I had concluded that the implementation was broken, but I let Anthony defend his proof.

Here’s the argument he presented, based on the *modification order* of `victim`. The C++ memory model enforces global modification order for every memory location. The `victim` variable starts at zero and then is modified twice by the exchanges in T0 and T1. If thread T1 sees the original value, zero, of `victim` then the same exchange modifies it to one. The modification order is therefore (T1: 1, T0: 0). If we assume that an atomic exchange must always see the preceding value in the modification order, then we must conclude that the exchange in T0 must read 1. Therefore it synchronizes with the exchange in T1 and mutual exclusion is assured.

And here’s the clincher: The draft C++ Standard did not specify what value must be seen by the atomic exchange (or, more generally, by an atomic Read-Modify-Write operation).
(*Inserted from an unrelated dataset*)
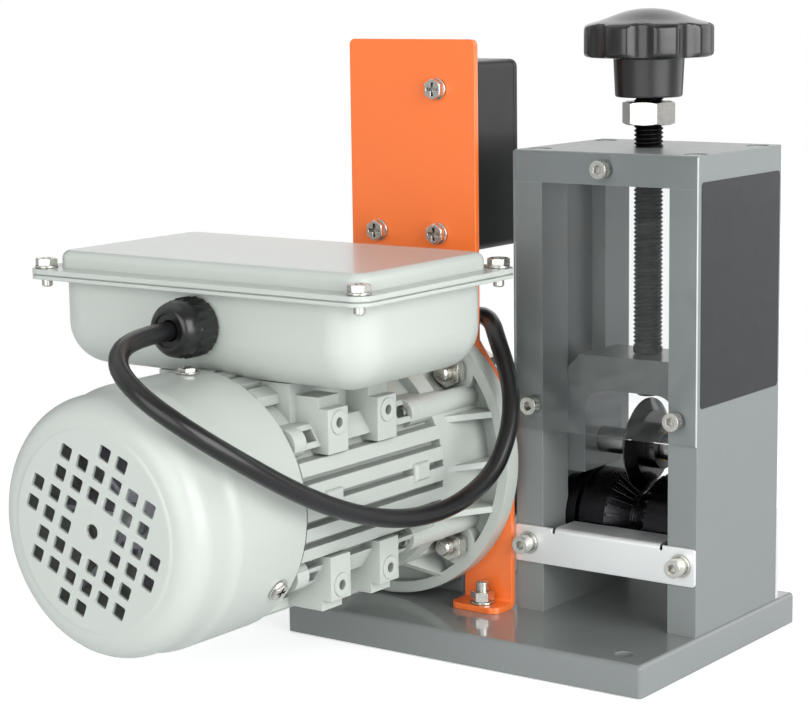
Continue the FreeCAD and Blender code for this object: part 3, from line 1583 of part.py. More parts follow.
def terminal_lid():
    """Lid with a flat flange and a raised middle, hollow below."""
    flange = upright_slab(0.0, (lid_bottom_z, lid_shoulder_z), lid_corner_radius)
    raised_x = lid_limits(lid_step)[0]
    raised_y = lid_limits(lid_front_step)[1]
    raised = box(raised_x, raised_y, (lid_shoulder_z, lid_top_z))
    raised = raised.makeFillet(lid_corner_radius, edges_along(raised, UNIT_Z))
    raised = raised.makeFillet(lid_top_edge_radius, edges_at(raised, "Z", lid_top_z))
    wall = lid_wall
    hollow = box((raised_x[0] + wall, raised_x[1] - wall), (raised_y[0] + wall, raised_y[1] - wall),
                 (lid_bottom_z, lid_top_z - wall))
    hollow = hollow.makeFillet(lid_corner_radius - wall, edges_along(hollow, UNIT_Z))
    lid = fuse_all([flange, raised])
    tools = [hollow]
    for place in lid_screw_places(lid_bottom_z):
        tools.append(screw_hole(plate_thread, lid_flange_thickness, place, UNIT_Z))
    return cut_all(lid, tools)


def lid_gasket():
    """Flat gasket between the two flanges."""
    low = tub_bottom_z + tub_height
    sheet = upright_slab(gasket_inset, (low, lid_bottom_z), lid_corner_radius - gasket_inset)
    tools = [upright_slab(tub_inset + tub_wall, (low, lid_bottom_z), tub_edge_radius - tub_wall)]
    for place in lid_screw_places(low):
        tools.append(screw_hole(plate_thread, gasket_thickness, place, UNIT_Z))
    return cut_all(sheet, tools)


def lid_screws():
    """Hex screws with washers on the lid, their ends below the tub's flange."""
    grip = washer_thickness + lid_flange_thickness + gasket_thickness + tub_flange_thickness
    solids = []
    for place in lid_screw_places(lid_shoulder_z):
        solids.append(washer(plate_thread, place, -UNIT_Z))
        solids.append(hex_screw(plate_thread, grip + 4.0, place + UNIT_Z * washer_thickness, -UNIT_Z))
    return solids


def capacitors():
    """Start and run capacitors side by side at the back of the tub."""
    y_limits = lid_limits(tub_inset)[1]
    y = y_limits[1] - tub_wall - capacitor_diameter / 2 - capacitor_wall_gap
    z = tub_bottom_z + tub_wall + capacitor_diameter / 2 + capacitor_floor_gap
    left = lid_centre_x - capacitor_middle_gap / 2 - capacitor_length
    right = lid_centre_x + capacitor_middle_gap / 2
    ends = [point(x, y, z) for x in (left, right)]
    return [rod(capacitor_diameter, end, end + UNIT_X * capacitor_length) for end in ends]


def terminal_block():
    front_y = lid_limits(tub_inset)[1][0] + tub_edge_radius + 1.0
    floor = tub_bottom_z + tub_wall
    half = terminal_block_length / 2
    block = box((lid_centre_x - half, lid_centre_x + half), (front_y, front_y + terminal_block_depth),
                (floor, floor + terminal_block_height))
    top = floor + terminal_block_height
    slots = []
    for number in range(1, terminal_ways):
        x = lid_centre_x - half + number * terminal_block_length / terminal_ways
        slots.append(box((x - terminal_slot_width / 2, x + terminal_slot_width / 2),
                         (front_y, front_y + terminal_block_depth), (top - terminal_slot_depth, top)))
    return cut_all(block, slots)


# Switch box

def switch_box():
    """Moulded box, open at the back, with a hole below for its gland."""
    shell = box((switch_box_left_x, switch_box_right_x), (switch_box_front_y, switch_box_back_y),
                (switch_box_bottom_z, switch_box_top_z))
    shell = shell.makeFillet(switch_box_edge_radius, edges_along(shell, UNIT_Y))
    wall = switch_box_wall
    hollow = box((switch_box_left_x + wall, switch_box_right_x - wall),
                 (switch_box_front_y + wall, switch_box_back_y),
                 (switch_box_bottom_z + wall, switch_box_top_z - wall))
    tools = [hollow]
    for place in switch_box_screw_places(switch_box_front_y):
        tools.append(screw_hole(plate_thread, switch_box_wall, place, UNIT_Y))
    low = point(box_gland_x, box_gland_y, switch_box_bottom_z)
    tools.append(rod(cable_diameter + 1.0, low, low + UNIT_Z * wall))
    return cut_all(shell, tools)


def button_places():
    """Names and heights of the two buttons, start above stop."""
    middle = (switch_box_bottom_z + switch_box_top_z) / 2
    return [("start_button", middle + button_spacing / 2), ("stop_button", middle - button_spacing / 2)]


def button_x():
    return (switch_box_left_x + switch_box_right_x) / 2


def switch_box_cover():
    back_y = switch_box_back_y + switch_box_cover_thickness
    cover = box((switch_box_left_x, switch_box_right_x), (switch_box_back_y, back_y),
                (switch_box_bottom_z, switch_box_top_z))
    cover = cover.makeFillet(switch_box_edge_radius, edges_along(cover, UNIT_Y))
    tools = []
    for name, z in button_places():
        tools.append(rod(button_diameter + 2 * button_clearance, point(button_x(), switch_box_back_y, z),
                         point(button_x(), back_y, z)))
    return cut_all(cover, tools)


def push_button(z):
    """Round button with a collar that stops it behind the cover."""
    x = button_x()
    collar_back = switch_box_back_y - button_clearance
    collar_front = collar_back - button_collar_thickness
    top_y = switch_box_back_y + switch_box_cover_thickness + button_rise
    cap = rod(button_diameter, point(x, collar_back, z), point(x, top_y, z))
    cap = cap.makeChamfer(button_edge_chamfer, edges_at(cap, "Y", top_y))
    collar = rod(button_collar_diameter, point(x, collar_front, z), point(x, collar_back, z))
    return fuse_all([cap, collar])


def contact_block():
    """Switch contacts on the box's inner wall, clear of the buttons' travel."""
    inner_y = switch_box_front_y + switch_box_wall
    x = button_x()
    solids = []
    for name, z in button_places():
        solids.append(box((x - contact_block_half_width, x + contact_block_half_width),
                          (inner_y, inner_y + contact_block_depth),
                          (z - contact_block_half_height, z + contact_block_half_height)))
    return solids


# Cable and glands

def cable_gland():
    """Gland on the tub's front wall: hexagon, dome nut and cable mouth."""
    front_y = lid_limits(tub_inset)[1][0]
    wall_point = point(gland_x, front_y, gland_z)
    outward = -UNIT_Y
    flats_end = wall_point + outward * gland_nut_thickness
    radius = gland_diameter / 2
    mouth = cable_diameter / 2 + bored_fit
    profile = [(gland_nut_thickness, mouth), (gland_nut_thickness, radius - 1.5),
               (gland_shoulder_length, gland_shoulder_radius), (gland_rim_length, gland_rim_radius),
               (gland_length, gland_mouth_radius), (gland_length, mouth)]
    dome = turned(profile, wall_point, outward)
    nut = hexagon(gland_diameter - 1.5, wall_point, flats_end)
    body = fuse_all([nut, dome])
    return body.cut(rod(2 * mouth, wall_point, flats_end))


def box_gland():
    """Flat gland below the switch box."""
    low = point(box_gland_x, box_gland_y, switch_box_bottom_z)
    radius = box_gland_diameter / 2
    mouth = cable_diameter / 2 + cable_entry_fit
    nut_end = box_gland_nut_thickness
    profile = [(nut_end, mouth), (nut_end, radius - 1.0), (box_gland_length - 1.5, radius - 1.5),
               (box_gland_length, radius - 3.0), (box_gland_length, mouth)]
    dome = turned(profile, low, -UNIT_Z)
    nut = hexagon(box_gland_diameter - 1.0, low, low - UNIT_Z * nut_end)
    body = fuse_all([nut, dome])
    return body.cut(rod(2 * mouth, low, low - UNIT_Z * nut_end))


# Route of the motor cable, from the terminal box's gland to the switch box's gland
cable_route = [
    (-68.0, -189.0, 167.0),
    (-68.0, -216.0, 167.0),
    (-57.5, -237.0, 160.5),
    (-40.0, -243.0, 150.0),
    (-19.0, -238.0, 137.0),
    (-4.0, -218.0, 120.0),
    (3.0, -189.0, 102.0),
    (7.0, -157.0, 88.0),
    (10.0, -125.0, 80.0),
    (14.0, -94.0, 80.0),
    (17.1, -67.5, 90.5),
    (16.6, -53.3, 107.1),
    (11.8, -43.1, 122.0),
    (3.8, -35.2, 133.9),
    (-5.9, -29.3, 147.6),
    (-13.9, -21.4, 153.8),
    (-24.5, -14.5, 155.5),
    (-35.6, -9.1, 152.1),
    (-49.8, -8.9, 148.0),
    (-64.2, -9.5, 150.9),
    (-75.6, -9.5, 160.1),
    (-81.5, -9.5, 173.5),
    (-81.5, -9.5, 186.5),
]


def cable_path():
    """Straight runs joined by tangent arcs, each as large as its two runs allow."""
    places = [point(*place) for place in cable_route]
    edges = []
    radii = []
    last = places[0]
    for before, corner, after in zip(places, places[1:], places[2:]):
        arriving = (corner - before)
        leaving = (after - corner)
        shorter = min(arriving.Length, leaving.Length)
        turn = arriving.getAngle(leaving)
        setback = 0.45 * shorter
        radius = setback / math.tan(turn / 2)
        radii.append(radius)
        start = corner - arriving.normalize() * setback
        end = corner + leaving.normalize() * setback
        to_centre = ((start - corner) + (end - corner)).normalize()
        centre = corner + to_centre * (radius / math.cos(turn / 2))
        middle = centre - to_centre * radius
        edges.append(Part.LineSegment(last, start).toShape())
        edges.append(Part.Arc(start, middle, end).toShape())
        last = end
    edges.append(Part.LineSegment(last, places[-1]).toShape())
    print("cable radii", [round(radius, 1) for radius in radii])
    return Part.Wire(edges)


def motor_cable():
    path = cable_path()
    start = point(*cable_route[0])
    first_run = (point(*cable_route[1]) - start).normalize()
    section = Part.Wire([Part.Circle(start, first_run, cable_diameter / 2).toShape()])
    tube = path.makePipeShell([section], True, False)
    expected = math.pi * cable_diameter * cable_diameter / 4 * path.Length
    print("cable length", round(path.Length, 1), "volume ratio", round(tube.Volume / expected, 4))
    return tube


def build():
    os.makedirs("parts", exist_ok=True)
    save("base_plate", base_plate())
    save("left_side_plate", side_plate(-1))
    save("right_side_plate", side_plate(1))
    save("top_plate", top_plate())
    save("base_screws", tower_foot_screws() + gearbox_foot_screws())
    save("front_guard", guard(tower_front_y, -1))
    save("rear_guard", guard(tower_back_y, 1))
    save("exit_guide_plate", exit_guide_plate())
    save("entry_guide_plate", entry_guide_plate())
    save("tower_screws", tower_screws())
    save("feed_roller", feed_roller())
    save("roller_shaft", roller_shaft())
    save("shaft_keys", shaft_keys())
    save("bearing_cartridges", [bearing_cartridge(-1), bearing_cartridge(1)])
    save("roller_bearings", [roller_bearing(-1), roller_bearing(1)])
    save("pressure_block", pressure_block())
    save("cutter_axle", cutter_axle())
    save("axle_spacers", axle_spacers())
    save("cutter_wheel", cutter_wheel())
    save("cutter_bush", cutter_bush())
    save("adjusting_screw", adjusting_screw())
    save("screw_clip", screw_clip())
    save("jam_nut", jam_nut())
    save("star_knob", star_knob())
    save("gearbox_housing", gearbox_housing())
    save("gearbox_cover", gearbox_cover())
    save("gearbox_bearings", gearbox_bearings())
    save("gearbox_seals", gearbox_seals())
    save("worm_wheel", worm_wheel())
    save("worm", worm())
    save("motor_bracket", motor_bracket())
    save("bracket_foot_stud", bracket_foot_stud())
    save("flange_bolts", flange_bolts())
    save("motor_end_shield", motor_end_shield())
    save("motor_frame", motor_frame())
    save("tie_screws", tie_screws())
    save("motor_rear_shield", motor_rear_shield())
    save("stator_core", stator_core())
    save("stator_windings", stator_windings())
    save("motor_bearings", motor_bearings())
    save("motor_shaft", motor_shaft())
    save("rotor_core", rotor_core())
    save("cooling_fan", cooling_fan())
    save("fan_cover", fan_cover())
    save("fan_cover_screws", fan_cover_screws())
    save("terminal_box", terminal_box())
    save("terminal_lid", terminal_lid())
    save("lid_gasket", lid_gasket())
    save("lid_screws", lid_screws())
    save("capacitors", capacitors())
    save("terminal_block", terminal_block())
    save("switch_box", switch_box())
    save("switch_box_cover", switch_box_cover())
    save("switch_box_screws", switch_box_screws())
    save("contact_block", contact_block())
    save("cable_glands", [cable_gland(), box_gland()])
    save("motor_cable", motor_cable())
    for name, z in button_places():
        save(name, push_button(z))


build()
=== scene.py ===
import json
from math import cos, pi, radians, sin

import bpy
from bpy.props import FloatProperty, FloatVectorProperty, IntProperty, PointerProperty
from mathutils import Matrix, Vector

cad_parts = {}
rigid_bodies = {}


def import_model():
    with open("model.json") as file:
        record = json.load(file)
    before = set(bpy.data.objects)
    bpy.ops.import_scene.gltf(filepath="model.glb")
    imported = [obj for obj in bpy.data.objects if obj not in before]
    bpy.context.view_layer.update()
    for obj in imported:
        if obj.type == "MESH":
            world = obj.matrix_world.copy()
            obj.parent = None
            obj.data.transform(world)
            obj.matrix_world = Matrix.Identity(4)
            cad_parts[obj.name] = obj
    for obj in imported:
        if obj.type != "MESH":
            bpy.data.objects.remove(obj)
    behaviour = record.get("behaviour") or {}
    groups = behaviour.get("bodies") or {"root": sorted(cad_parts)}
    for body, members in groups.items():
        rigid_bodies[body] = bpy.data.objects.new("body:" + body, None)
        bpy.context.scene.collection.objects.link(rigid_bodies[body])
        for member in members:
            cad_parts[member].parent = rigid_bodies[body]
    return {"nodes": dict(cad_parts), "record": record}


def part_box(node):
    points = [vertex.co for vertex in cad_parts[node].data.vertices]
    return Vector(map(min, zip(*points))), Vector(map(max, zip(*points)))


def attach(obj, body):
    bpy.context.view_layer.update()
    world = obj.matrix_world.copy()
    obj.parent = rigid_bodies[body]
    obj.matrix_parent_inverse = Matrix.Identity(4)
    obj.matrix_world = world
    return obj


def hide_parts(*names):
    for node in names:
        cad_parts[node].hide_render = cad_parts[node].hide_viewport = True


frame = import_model()

bl_info = {
    "name": "Wire stripping machine",
    "version": (1, 0, 0),
    "blender": (4, 5, 0),
    "location": "3D View > Sidebar > Stripper",
    "description": "Dresses the bench wire stripping machine with its detailed pieces, finishes and studio",
    "category": "Object",
}

MM = 0.001
Y, Z = Vector((0, 1, 0)), Vector((0, 0, 1))
OUTLINE_MERGE, SOLID_MERGE = 0.000002, 0.000004
SAME_PLANE = 0.4


def linear(hex_colour):
    """A written colour, turned into the linear numbers that shaders take."""
    parts = [int(hex_colour[i:i + 2], 16) / 255 for i in (1, 3, 5)]
    return [p / 12.92 if p <= 0.04045 else ((p + 0.055) / 1.055) ** 2.4 for p in parts]


def mm(x, y, z):
    """A point written in millimetres, in metres."""
    return Vector((x, y, z)) * MM


def low(node_name):
    return Vector(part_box(node_name)[0])


def high(node_name):
    return Vector(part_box(node_name)[1])


def middle(node_name):
    return (low(node_name) + high(node_name)) / 2


# Sizes and colours that a user would change

def size_property(name, description, default):
    return FloatProperty(name=name, description=description, default=default, min=0.0, unit="LENGTH", precision=5)


def colour_property(name, description, default):
    return FloatVectorProperty(name=name, description=description, default=linear(default), size=3, min=0.0,
                               max=1.0, subtype="COLOR")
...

I confirmed that with Hans Boehm, who concluded that this apparent hole in the standard must be corrected.

The next draft of the Standard will say that a RMW operation must see the last value in the modification order of the memory object in question.

Only then the proof of correctness of the weak-atomics implementation of Peterson lock will be complete.

## Conclusion

I had no idea what I was getting myself into when attempting to reason about C++ weak atomics. The theory behind them is so complex that it’s borderline unusable. It took three people (Anthony, Hans, and me) and a modification to the Standard to complete the proof of a relatively simple algorithm. Imagine doing the same for a lock-free queue based on weak atomics!

Hans, who was instrumental in creating the C++ memory model, hopes that weak atomics will be a stopgap measure until processor designers find more efficient ways of implementing sequential consistency. For now, it is strongly recommended to leave weak atomics to top experts whose numbers can be counted on the fingers of one hand.

I’m grateful to (in order of appearance) Anthony Williams, Dmitriy V’jukov, Hans Boehm, and others who contributed to this post.